If you have any derogatory marks on your credit history, you may need to submit a statement that explains why that’s the case. Submit your investment asset statements like stocks, bonds, retirement accounts, or other real estate to show off your high net worth and financial health.
An appraisal is based on the sales price of similar properties in your area. It helps your lender understand the objective value of your new home. Once all the proper documentation is received, your lender will order an appraisal, which will ensure that the property is worth what you’re paying (or more) because the property itself acts as collateral in case you default on the loan.
Typically, the lender will order the appraisal, and you (the buyer) are involved only when the appraisal report comes in. The cost of the appraisal is often packaged up in your lender fees, so no action is required from you to choose, hire, or pay an appraiser. In fact, appraisals are required to be an “arm’s length” transaction, meaning neither you nor the lender can “choose” the appraiser.
“Title” specifies who has rights to the property. During underwriting, your lender wants to make sure that they (and you) are protected from any defects in the title that give another party a claim to the property. This could be other mortgages, a lien, an easement, or even a missing heir.
Typically, your lender will employ a title company to perform this final title search. And they will purchase title insurance to cover their stake in the property. You (and/or the seller, depending on your contract) should also purchase title insurance to protect yourself from any of these rare title problems.
The underwriter’s decision
After all is said and done, there are four possible outcomes: approved, denied, suspended, or approved with conditions.
- Approval: This is straightforward. You’ve been approved, and no further action is required. Congratulations!
- Denial: It’s rare that you will be denied this late in the process unless your financial situation has changed since you applied for pre-approval. If this is the case, find out why you were denied so you can take any necessary steps to work toward approval. This could include funding a larger down payment or changing the type of loan you are pursuing.
- Suspension: There was a hole in your application, like an inability to verify your employment. Usually, you can reactivate the application by providing any missing information.
- Conditional approval: Your financial information has been approved, but more documentation is required to deem you fully qualified. This includes waiting on proof of insurance coverage, an appraisal, or a clear title report.
What does an underwriter look at?
An underwriter takes a broad look at your finances. This includes:
- Employment and salary information: Determines your ability to repay the loan.
- Bank account statements: Determines if you have money for the down payment and closing costs—plus some reserves after purchasing.
- Credit score and history: This includes the score itself as well as late payments, foreclosures, and bankruptcies.
- Debt-to-income ratio (DTI): Represents the amount of your income that goes toward paying off debts. It’s calculated by taking your total monthly expenses. This includes the new mortgage being underwritten—with PITI (principal, interest, taxes, insurance) and any applicable mortgage insurance premium costs—and dividing by your gross monthly income.

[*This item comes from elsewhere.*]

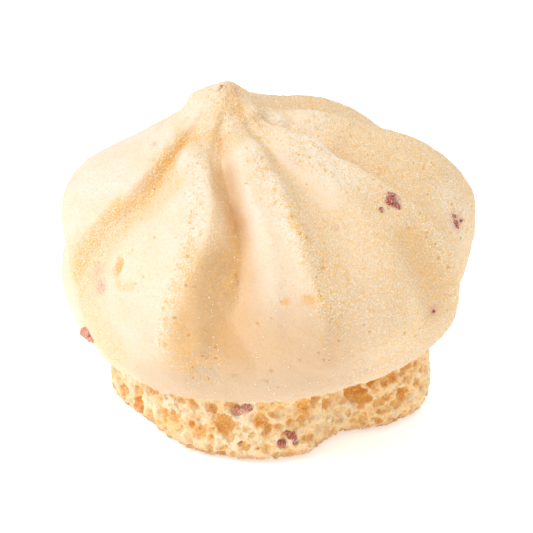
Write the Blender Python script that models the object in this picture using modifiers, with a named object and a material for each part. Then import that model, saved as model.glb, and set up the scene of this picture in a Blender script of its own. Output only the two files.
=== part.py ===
"""Meringue cookie: a dome piped in eight leaning lobes, with a pulled tip, baked on a lower foot.

Metres, +Z up.  The origin is the middle of the flat base, on the surface the cookie stands on,
and -Y is the front.  The whole cookie is one baked piece, so it is one closed solid.

The form is a turned outline.  Its columns are then combed so that they run along the lobes and
the furrows between them, and they are pressed in where a furrow or a dent lies.
"""

import math
from dataclasses import dataclass

import bpy
import numpy as np

# Driving dimensions.  Lengths are in millimetres here and become metres in the mesh.
MM = 0.001
HEIGHT = 37.0
FOOT_HEIGHT = 7.4
TIP_OFFSET = (-4.3, 0.8)
TIP_DRIFT_RADIUS = 20.0

# Outline over the tops of the lobes: radius and height, from the tip down to the lip.
DOME_OUTLINE = (
    (0.0, HEIGHT),
    (1.0, 36.5),
    (2.2, 35.2),
    (3.9, 33.9),
    (6.6, 32.7),
    (13.0, 30.3),
    (17.0, 27.9),
    (20.3, 24.7),
    (22.1, 21.0),
    (22.5, 17.4),
    (22.2, 13.8),
    (21.2, 10.8),
    (19.8, 8.7),
    (18.7, 7.8),
)
# Outline of the foot: from under the lip down to the edge of the flat base.
FOOT_OUTLINE = (
    (17.5, FOOT_HEIGHT),
    (16.8, 6.3),
    (16.7, 4.2),
    (16.9, 1.6),
    (16.7, 0.5),
    (15.9, 0.0),
)
CURVE_STEPS = 16
RINGS = 48
COLUMNS = 96

# Heights at which the lobes are described.
CROWN, SHOULDER, FLANK, SKIRT = 32.5, 29.0, 23.0, 15.0
LIP_FADE = (8.0, 12.5)
TIP_FADE = (2.4, 6.4)
CRISP_FADE = (12.0, 19.0)


@dataclass(frozen=True)
class Line:
    """A line from the tip to the lip: the top of a lobe or the bottom of a furrow.

    azimuth and inset are given at the crown, the shoulder, the flank and the skirt.
    inset is how far the line lies in from the outline, and crisp is 0 for a soft line, 1 for a fold.
    """

    name: str
    azimuth: tuple
    inset: tuple
    crisp: float


LINES = (
    Line("left lobe", (206, 203, 196, 192), (0.0, 0.0, 0.1, 0.1), 0.2),
    Line("left lobe edge", (213, 210.5, 203, 197), (0.0, 0.0, 0.1, 0.1), 0.9),
    Line("left furrow", (217, 214, 207, 201.5), (1.0, 1.9, 1.8, 0.6), 0.5),
    Line("front left lobe", (226, 233, 236, 236), (0.3, 0.5, 0.5, 0.2), 0.4),
    Line("front left edge", (244, 250, 245, 241), (0.0, 0.0, 0.1, 0.1), 0.9),
    Line("deep furrow", (256, 262.5, 262, 255), (1.4, 3.7, 3.8, 1.6), 0.6),
    Line("front lobe", (265, 269, 271, 269), (0.3, 0.9, 1.0, 1.0), 0.4),
    Line("front lobe edge", (285, 281, 283, 284), (0.0, 0.1, 0.1, 0.6), 0.9),
    Line("front furrow", (299, 296, 297, 293), (1.0, 1.4, 1.2, 0.9), 0.1),
    Line("front right face", (310, 311, 313, 313), (0.3, 0.5, 0.8, 0.4), 0.2),
    Line("front right lobe", (325, 328, 332, 331), (0.0, 0.0, 0.0, 0.0), 0.9),
    Line("right furrow", (338, 341, 345, 346), (1.6, 2.8, 2.3, 1.2), 0.6),
    Line("right lobe", (367, 368, 368, 368), (0.0, -0.6, -0.6, 0.3), 0.2),
    Line("back right furrow", (390, 390, 391, 391), (1.2, 2.3, 1.8, 0.8), 0.6),
    Line("back right lobe", (419, 419, 419, 419), (0.0, 0.3, 0.6, 0.0), 0.2),
    Line("back furrow", (438, 438, 437, 437), (1.2, 2.3, 1.8, 0.8), 0.6),
    Line("back lobe", (458, 458, 459, 459), (0.8, 0.6, 0.2, 0.0), 0.2),
    Line("back left furrow", (472, 473, 474, 475), (1.4, 2.3, 1.8, 0.8), 0.6),
    Line("back left lobe", (489, 490, 491, 492), (0.8, 1.2, 0.6, 0.0), 0.2),
    Line("far left furrow", (507, 508, 509, 509), (1.3, 1.9, 1.2, 0.4), 0.4),
)


@dataclass(frozen=True)
class Dent:
    """A soft dent in the surface, or a swelling where its depth is negative."""

    name: str
    azimuth: float
    height: float
    half_angle: float
    half_height: float
    depth: float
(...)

- Loan-to-value ratio (LTV): This takes the appraisal, mortgage amount, and down payment into account. It’s calculated by dividing the mortgage principal by the appraised property value, so a higher down payment will improve this percentage.
How long does underwriting take?
As with any part of the home-buying process, this varies depending on your personal financial situation. You should do your part. This means handing over all the necessary documents to your lender as soon as possible. A 30–45 day window is typical for the underwriting process, though a decision can be made within weeks.
Your offer contract should have stated a deadline by which you must apply for the loan, so make sure you’re working with your lender before this deadline passes to avoid a breach of contract.
Underwriting mistakes to avoid
The underwriting process is complicated—and delicate, too. Here’s what buyers shouldn’t do while the underwriter is working.
- Ignore emails from the lender. You should be immediately available to fulfill any requests or send any documents to make the process go as quickly and smoothly as possible. Make sure to check your email at least once a day after you go under contract on a house.
- Offer to buy at the wrong price. It’s the exception and not the rule when an appraisal comes back short. If an appraisal does come back lower than your loan amount, there’s a possibility that you (and your agent) have submitted an offer higher than the property is worth. To avoid issues with appraisal, make sure you are looking at comparable properties in the same area that have sold within the last 90 days to determine an accurate offer price.
- Overlook the limitations of your loan. Certain loan types, like FHA and VA loans, require the property to be in livable condition. This includes—but is not limited to—sufficient heating, roofing, electrical, appliances, a safe and usable kitchen, and at least one usable bathroom. Take this into consideration when offering on properties to avoid underwriting skirmishes down the road.
- Lying to your lender. Underwriting is basically the process of fact-checking all of the statements you made in your loan applications. If you fudged a few facts about your income or savings, this’ll come back to bite you in this final step. You should disclose everything about your financial history from the get-go so that if denial is on the horizon, you can get it over with as soon as possible (rather than after you’ve already committed to one home and spent money on inspections).
- Financial monkey business between “under contract” and “closing time.” As soon as you are under contract on a property, treat your finances like a temple to avoid red flags during the underwriting process. Don’t make any big purchases, open any new lines of credit, buy a new car, change jobs, or miss any payments. In fact, the entire time you’re looking for a house and going through the loan process, you should try to spend as little as possible. (Then you can save the extra money for unexpected expenses during the transaction.)
Underwriting is the final step for your lender in which they verify all of your information and decide whether to officially extend a loan. After going under contract on a property, your lender will verify your income, debt, and assets as well as order an appraisal and a title check for the property.
Besides simply being cooperative and honest during the entire loan process, make sure you’re offering at the right price and on the right property to avoid problems with approval. Similarly, take good care of your finances and avoid large transactions during the entire home-buying process to ensure a smooth underwriting process. After underwriting, you’re off to closing—and on your way to homeownership!